Could you please describe the opportunities the debate team provides for students?
Students engage in various types of public speaking through the debate team. Members participate in public debates and compete at intercollegiate tournaments at the novice, junior varsity, or varsity level. It also provides opportunities to participate in individual events, including persuasive speeches, impromptu speeches, and original oratory.
What is the structure of the events the team participates in?
The team participates in three types of debates: policy, parliamentary, and Lincoln-Douglas. In policy debates, students are given one topic for the year to prepare arguments for different tournaments. For parliamentary and Lincoln-Douglas debates, they are given new topics each time. At each tournament, students debate in front of one judge for six rounds to determine their qualification for the semi-final and final rounds.
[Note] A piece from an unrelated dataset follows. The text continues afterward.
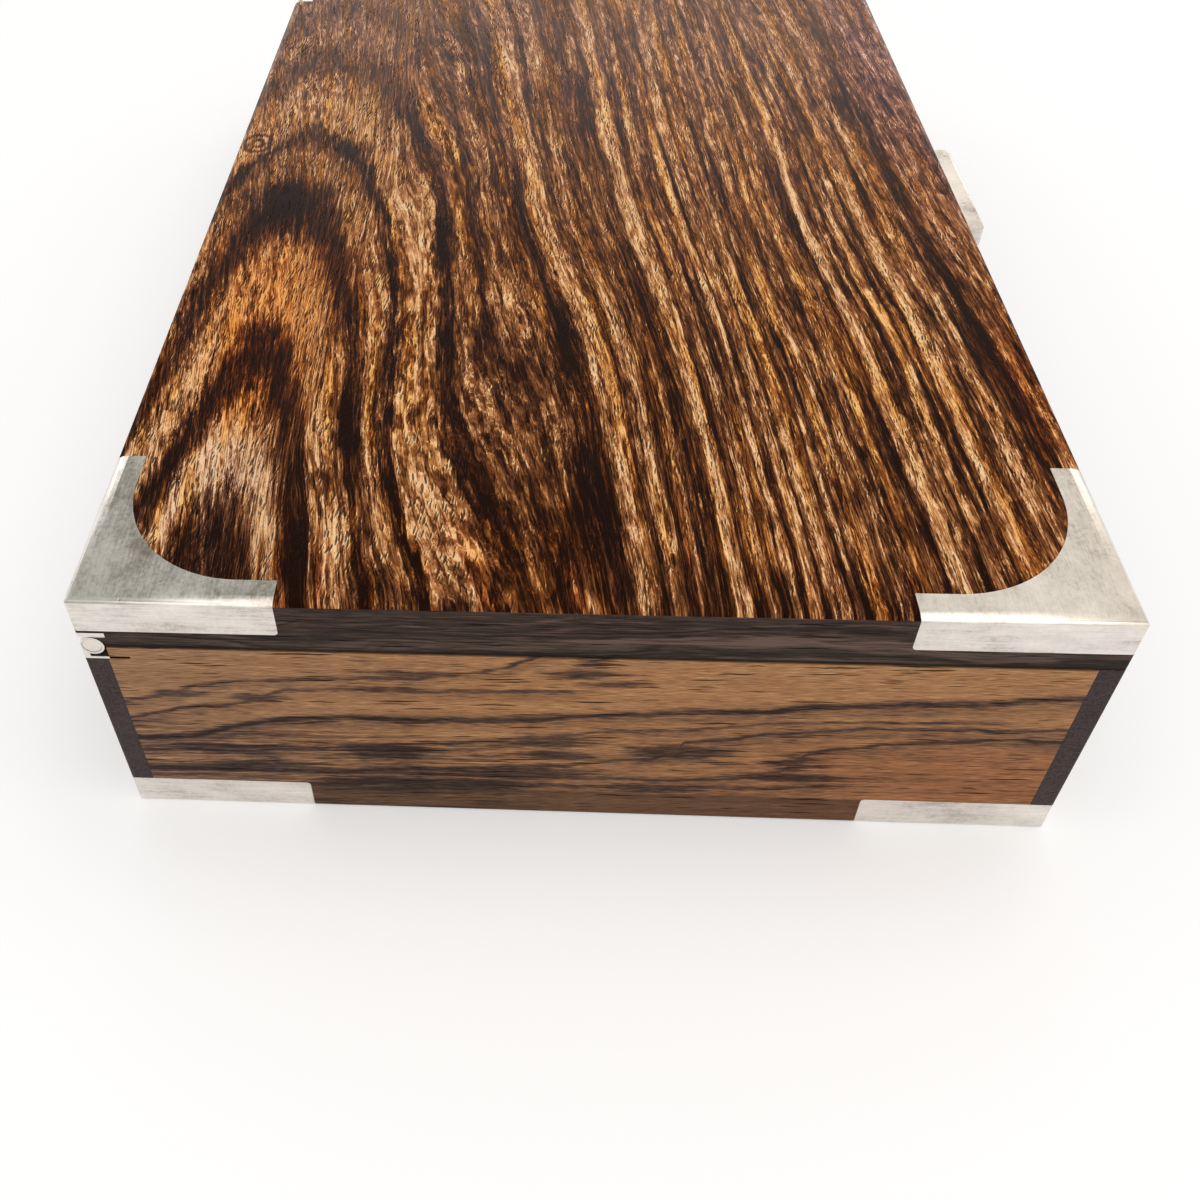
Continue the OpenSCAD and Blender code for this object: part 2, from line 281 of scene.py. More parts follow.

If they qualify, they compete for majority vote among three judges.
The intercollegiate tournaments the team participates in each year are the Golden State Season Opener, Southwestern College Hannie Shaft Tournament, California State University Northridge (CSUN) Robert Barbera Invitational, Las Vegas Classic Invitational Collegiate Debate Tournament, Western Policy Debate Championship, and Division I Qualifier and Pacific Championship.
Why did you decide to join the debate team?
I joined in October 2015 during my freshman year. I always had an interest in debate, but because my high school did not offer the program, I did not have the opportunity until coming to USF. I learned about the team from my public speaking professor, Orion Steele, who joked that I would be good at debate due to my persistence during a class discussion. I was intrigued, so I asked for the coach’s contact information and reached out. Now I participate in policy debate at the varsity level, with Steele as the current coach.
Could you please share a memorable experience you had as a member of the team?
The best experience I had on the debate team was when my partner, Senior Nicolas Landeros, and I won our first tournament at the Western Policy Debate Championship on March 11, 2016, solidifying our move up from novice to junior varsity. Because we were in the top seed, we were selected to participate in a by-round, where we qualified for semi-finals. As semi-finals progressed, we became stronger and more confident. In the final round, Nicholas and I faced two students that defeated us at our first tournament. I felt both admiration and intimidation toward my opponents, so when my team won, I felt a great sense of accomplishment.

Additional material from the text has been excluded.